> TASK BRIEF:
Retype, exactly as written, every line from the one containing "fan_frame()" down to the one containing "from contextlib import contextmanager", including both, and nothing else.
#### COLLECTED DATA ####
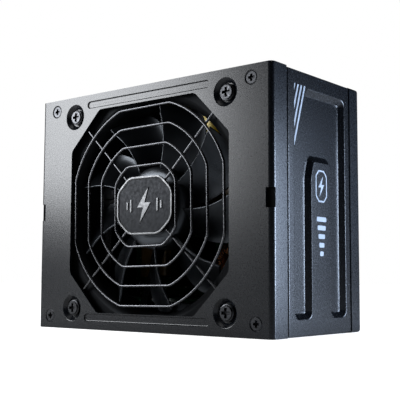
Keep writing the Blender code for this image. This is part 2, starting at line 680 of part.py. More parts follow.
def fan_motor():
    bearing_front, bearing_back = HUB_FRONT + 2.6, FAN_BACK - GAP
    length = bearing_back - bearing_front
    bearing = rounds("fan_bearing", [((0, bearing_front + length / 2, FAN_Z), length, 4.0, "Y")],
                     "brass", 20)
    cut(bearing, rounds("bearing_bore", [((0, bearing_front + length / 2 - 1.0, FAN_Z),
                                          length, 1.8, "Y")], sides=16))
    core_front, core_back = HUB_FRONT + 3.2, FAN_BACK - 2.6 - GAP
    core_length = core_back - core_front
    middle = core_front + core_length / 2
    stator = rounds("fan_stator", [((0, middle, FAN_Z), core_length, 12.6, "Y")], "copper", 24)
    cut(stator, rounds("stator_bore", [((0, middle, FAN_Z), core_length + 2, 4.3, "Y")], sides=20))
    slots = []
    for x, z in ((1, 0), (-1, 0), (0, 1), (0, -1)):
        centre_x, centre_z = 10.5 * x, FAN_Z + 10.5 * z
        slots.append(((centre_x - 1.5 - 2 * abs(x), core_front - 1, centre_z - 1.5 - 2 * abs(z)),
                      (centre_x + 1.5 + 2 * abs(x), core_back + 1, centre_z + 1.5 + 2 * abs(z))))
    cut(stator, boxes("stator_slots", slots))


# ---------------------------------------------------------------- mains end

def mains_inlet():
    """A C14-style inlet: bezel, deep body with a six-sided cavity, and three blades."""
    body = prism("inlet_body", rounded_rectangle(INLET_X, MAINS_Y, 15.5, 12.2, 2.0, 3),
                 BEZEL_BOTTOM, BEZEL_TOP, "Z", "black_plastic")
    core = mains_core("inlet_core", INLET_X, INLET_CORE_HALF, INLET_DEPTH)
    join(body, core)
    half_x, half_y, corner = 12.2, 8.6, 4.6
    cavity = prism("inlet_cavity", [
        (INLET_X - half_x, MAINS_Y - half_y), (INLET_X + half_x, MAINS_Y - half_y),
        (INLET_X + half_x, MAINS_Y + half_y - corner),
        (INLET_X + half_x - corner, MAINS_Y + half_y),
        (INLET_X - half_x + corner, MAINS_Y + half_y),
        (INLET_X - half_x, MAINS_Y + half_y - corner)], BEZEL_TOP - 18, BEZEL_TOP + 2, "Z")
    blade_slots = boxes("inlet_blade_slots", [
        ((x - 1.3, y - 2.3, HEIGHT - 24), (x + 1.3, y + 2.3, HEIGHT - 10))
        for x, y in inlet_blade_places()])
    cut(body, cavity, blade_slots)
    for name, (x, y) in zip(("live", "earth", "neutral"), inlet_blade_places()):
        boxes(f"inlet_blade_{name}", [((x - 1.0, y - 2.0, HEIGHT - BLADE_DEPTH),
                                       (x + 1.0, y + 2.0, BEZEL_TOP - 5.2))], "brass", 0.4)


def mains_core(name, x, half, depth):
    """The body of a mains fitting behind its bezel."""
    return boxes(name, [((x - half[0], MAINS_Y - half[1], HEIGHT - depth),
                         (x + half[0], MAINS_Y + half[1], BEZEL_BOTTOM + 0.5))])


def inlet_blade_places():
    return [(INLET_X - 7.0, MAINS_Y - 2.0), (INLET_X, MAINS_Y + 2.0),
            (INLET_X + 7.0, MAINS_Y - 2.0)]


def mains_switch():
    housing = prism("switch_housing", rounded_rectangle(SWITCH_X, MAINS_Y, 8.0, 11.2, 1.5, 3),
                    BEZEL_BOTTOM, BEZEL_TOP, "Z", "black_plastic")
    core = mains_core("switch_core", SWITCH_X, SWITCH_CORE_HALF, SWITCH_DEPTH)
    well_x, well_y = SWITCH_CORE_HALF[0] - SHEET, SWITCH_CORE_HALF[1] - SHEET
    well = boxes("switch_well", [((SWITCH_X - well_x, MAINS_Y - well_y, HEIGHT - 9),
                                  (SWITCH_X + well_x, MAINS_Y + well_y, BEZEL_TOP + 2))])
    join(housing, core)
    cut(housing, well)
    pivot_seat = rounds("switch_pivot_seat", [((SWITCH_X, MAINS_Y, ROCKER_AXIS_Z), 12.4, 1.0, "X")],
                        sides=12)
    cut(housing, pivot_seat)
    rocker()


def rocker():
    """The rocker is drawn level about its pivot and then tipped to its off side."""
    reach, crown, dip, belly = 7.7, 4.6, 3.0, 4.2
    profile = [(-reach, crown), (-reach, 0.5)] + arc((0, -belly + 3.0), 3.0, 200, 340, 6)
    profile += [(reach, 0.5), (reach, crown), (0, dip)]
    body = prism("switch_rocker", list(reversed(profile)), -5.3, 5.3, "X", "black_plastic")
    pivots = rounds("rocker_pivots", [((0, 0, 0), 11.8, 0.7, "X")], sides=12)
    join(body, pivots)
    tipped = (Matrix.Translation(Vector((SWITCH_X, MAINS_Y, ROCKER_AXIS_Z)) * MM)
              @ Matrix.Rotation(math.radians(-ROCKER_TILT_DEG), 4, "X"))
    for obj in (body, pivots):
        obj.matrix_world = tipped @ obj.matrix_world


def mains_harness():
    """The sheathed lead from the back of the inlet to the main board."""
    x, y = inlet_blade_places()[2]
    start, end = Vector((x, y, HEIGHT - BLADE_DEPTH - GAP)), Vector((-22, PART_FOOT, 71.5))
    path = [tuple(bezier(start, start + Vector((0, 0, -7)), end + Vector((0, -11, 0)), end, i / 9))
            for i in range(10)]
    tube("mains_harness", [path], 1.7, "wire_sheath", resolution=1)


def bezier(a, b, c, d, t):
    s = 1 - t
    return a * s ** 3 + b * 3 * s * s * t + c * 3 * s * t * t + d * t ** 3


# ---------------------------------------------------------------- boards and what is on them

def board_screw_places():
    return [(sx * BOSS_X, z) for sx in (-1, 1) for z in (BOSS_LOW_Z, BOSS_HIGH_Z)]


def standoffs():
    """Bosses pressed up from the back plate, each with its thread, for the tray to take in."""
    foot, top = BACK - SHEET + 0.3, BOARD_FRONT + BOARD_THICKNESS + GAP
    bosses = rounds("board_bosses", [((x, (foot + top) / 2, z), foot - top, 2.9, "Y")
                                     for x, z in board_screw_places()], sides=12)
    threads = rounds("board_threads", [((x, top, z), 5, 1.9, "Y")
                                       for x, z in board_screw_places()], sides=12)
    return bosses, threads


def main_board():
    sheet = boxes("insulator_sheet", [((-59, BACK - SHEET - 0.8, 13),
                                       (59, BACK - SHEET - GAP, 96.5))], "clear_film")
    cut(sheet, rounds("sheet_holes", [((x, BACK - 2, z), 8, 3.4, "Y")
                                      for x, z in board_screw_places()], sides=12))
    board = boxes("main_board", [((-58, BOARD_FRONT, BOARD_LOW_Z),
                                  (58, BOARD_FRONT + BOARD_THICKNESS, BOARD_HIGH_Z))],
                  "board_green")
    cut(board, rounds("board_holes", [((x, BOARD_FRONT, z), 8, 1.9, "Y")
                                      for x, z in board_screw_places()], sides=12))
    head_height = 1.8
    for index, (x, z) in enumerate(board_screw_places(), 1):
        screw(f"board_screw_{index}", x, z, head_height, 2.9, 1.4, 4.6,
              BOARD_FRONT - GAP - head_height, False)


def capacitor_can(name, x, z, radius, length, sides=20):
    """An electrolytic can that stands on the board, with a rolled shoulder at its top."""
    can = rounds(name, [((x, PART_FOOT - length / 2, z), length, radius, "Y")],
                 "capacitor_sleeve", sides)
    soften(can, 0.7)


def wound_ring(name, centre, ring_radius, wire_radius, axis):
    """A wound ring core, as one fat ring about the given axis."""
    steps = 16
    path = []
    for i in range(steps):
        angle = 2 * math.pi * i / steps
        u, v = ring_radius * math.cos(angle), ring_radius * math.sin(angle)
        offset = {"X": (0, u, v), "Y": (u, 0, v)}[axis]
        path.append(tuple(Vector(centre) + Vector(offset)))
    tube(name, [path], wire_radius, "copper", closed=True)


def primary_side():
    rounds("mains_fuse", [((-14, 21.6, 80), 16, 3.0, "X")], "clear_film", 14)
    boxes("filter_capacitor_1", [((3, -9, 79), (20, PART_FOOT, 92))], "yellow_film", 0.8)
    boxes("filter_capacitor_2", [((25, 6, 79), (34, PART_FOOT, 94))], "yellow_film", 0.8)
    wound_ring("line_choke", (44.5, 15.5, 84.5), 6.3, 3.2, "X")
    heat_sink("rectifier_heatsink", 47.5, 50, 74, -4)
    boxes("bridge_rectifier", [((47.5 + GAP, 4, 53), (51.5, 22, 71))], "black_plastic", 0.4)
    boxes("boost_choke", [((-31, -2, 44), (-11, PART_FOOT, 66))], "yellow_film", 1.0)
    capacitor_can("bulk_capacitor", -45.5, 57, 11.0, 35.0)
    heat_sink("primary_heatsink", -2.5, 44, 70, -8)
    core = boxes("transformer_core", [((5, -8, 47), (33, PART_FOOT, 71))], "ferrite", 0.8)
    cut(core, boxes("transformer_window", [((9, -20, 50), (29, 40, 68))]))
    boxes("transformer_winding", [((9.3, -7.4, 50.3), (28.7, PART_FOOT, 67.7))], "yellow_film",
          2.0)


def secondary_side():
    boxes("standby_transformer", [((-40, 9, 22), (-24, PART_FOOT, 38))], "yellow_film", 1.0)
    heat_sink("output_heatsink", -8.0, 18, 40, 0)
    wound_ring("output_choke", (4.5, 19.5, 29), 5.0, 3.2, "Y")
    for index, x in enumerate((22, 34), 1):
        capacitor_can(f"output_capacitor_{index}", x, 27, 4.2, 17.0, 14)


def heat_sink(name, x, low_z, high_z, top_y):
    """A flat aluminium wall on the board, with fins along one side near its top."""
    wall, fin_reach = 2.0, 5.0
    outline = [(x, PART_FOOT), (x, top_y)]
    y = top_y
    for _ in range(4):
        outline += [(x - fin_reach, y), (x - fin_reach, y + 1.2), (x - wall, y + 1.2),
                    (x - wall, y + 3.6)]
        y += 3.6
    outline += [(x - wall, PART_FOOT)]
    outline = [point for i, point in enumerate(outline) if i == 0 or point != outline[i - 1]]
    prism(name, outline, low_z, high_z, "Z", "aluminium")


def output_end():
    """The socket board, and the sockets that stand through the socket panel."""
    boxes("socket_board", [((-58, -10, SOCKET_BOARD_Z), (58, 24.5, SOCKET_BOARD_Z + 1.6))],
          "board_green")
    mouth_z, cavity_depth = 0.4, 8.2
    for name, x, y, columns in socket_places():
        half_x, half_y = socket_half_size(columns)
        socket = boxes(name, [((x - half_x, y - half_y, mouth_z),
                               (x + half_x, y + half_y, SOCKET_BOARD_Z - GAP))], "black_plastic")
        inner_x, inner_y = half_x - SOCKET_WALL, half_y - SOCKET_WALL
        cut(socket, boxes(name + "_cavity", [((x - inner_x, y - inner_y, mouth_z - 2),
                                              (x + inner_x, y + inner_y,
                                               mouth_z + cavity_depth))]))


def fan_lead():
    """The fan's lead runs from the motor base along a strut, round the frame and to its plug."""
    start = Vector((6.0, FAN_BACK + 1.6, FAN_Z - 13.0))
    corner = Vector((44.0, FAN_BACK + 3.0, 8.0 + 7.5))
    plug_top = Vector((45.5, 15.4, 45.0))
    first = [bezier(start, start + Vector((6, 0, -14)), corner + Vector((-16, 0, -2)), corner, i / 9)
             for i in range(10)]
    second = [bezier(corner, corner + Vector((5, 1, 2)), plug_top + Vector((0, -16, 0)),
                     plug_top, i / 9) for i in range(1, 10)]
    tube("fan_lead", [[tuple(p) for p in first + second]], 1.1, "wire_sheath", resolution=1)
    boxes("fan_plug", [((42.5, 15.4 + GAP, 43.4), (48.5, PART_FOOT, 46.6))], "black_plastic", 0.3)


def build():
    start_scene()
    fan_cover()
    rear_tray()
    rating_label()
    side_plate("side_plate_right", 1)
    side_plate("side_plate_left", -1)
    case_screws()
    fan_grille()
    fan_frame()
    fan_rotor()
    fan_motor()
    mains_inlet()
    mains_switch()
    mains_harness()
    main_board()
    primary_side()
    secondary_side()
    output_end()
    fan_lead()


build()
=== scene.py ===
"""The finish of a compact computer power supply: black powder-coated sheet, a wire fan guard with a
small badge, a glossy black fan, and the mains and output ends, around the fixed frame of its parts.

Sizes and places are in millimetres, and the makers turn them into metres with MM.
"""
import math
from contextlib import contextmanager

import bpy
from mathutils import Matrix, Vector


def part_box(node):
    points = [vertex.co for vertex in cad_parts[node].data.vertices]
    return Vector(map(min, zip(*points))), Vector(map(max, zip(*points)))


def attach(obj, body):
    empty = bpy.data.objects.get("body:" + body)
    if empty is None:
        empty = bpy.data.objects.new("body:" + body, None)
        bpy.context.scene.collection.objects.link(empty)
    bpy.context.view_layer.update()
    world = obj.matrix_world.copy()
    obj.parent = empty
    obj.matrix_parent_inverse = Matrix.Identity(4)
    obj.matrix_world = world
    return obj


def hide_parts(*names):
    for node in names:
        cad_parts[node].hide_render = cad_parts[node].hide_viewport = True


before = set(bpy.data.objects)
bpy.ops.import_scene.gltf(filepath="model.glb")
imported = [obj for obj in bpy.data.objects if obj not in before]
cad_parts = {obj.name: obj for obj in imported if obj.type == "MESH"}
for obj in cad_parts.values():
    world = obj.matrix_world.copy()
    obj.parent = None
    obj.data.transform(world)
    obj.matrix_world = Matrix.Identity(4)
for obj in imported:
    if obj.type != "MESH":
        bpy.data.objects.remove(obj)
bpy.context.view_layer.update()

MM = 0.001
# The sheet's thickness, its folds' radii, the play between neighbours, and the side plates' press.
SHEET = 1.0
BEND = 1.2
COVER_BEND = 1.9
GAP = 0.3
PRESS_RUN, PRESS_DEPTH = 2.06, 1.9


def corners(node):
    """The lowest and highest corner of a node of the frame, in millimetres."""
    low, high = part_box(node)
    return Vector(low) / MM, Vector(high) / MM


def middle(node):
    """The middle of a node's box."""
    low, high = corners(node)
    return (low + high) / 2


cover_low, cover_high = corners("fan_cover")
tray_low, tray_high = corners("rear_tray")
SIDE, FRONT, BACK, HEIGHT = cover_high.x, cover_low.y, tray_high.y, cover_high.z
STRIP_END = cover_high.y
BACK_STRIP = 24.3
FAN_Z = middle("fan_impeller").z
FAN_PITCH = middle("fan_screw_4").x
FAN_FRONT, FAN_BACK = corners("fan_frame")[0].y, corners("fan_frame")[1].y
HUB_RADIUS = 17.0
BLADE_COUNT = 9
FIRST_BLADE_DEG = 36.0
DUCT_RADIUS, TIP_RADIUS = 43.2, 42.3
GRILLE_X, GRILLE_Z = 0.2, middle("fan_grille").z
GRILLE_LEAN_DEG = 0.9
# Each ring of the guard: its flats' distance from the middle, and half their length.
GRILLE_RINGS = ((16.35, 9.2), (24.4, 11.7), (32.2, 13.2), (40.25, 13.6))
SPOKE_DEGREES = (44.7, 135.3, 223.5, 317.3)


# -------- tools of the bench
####
> FINAL RESULT:
    fan_frame()
    fan_rotor()
    fan_motor()
    mains_inlet()
    mains_switch()
    mains_harness()
    main_board()
    primary_side()
    secondary_side()
    output_end()
    fan_lead()


build()
=== scene.py ===
"""The finish of a compact computer power supply: black powder-coated sheet, a wire fan guard with a
small badge, a glossy black fan, and the mains and output ends, around the fixed frame of its parts.

Sizes and places are in millimetres, and the makers turn them into metres with MM.
"""
import math
from contextlib import contextmanager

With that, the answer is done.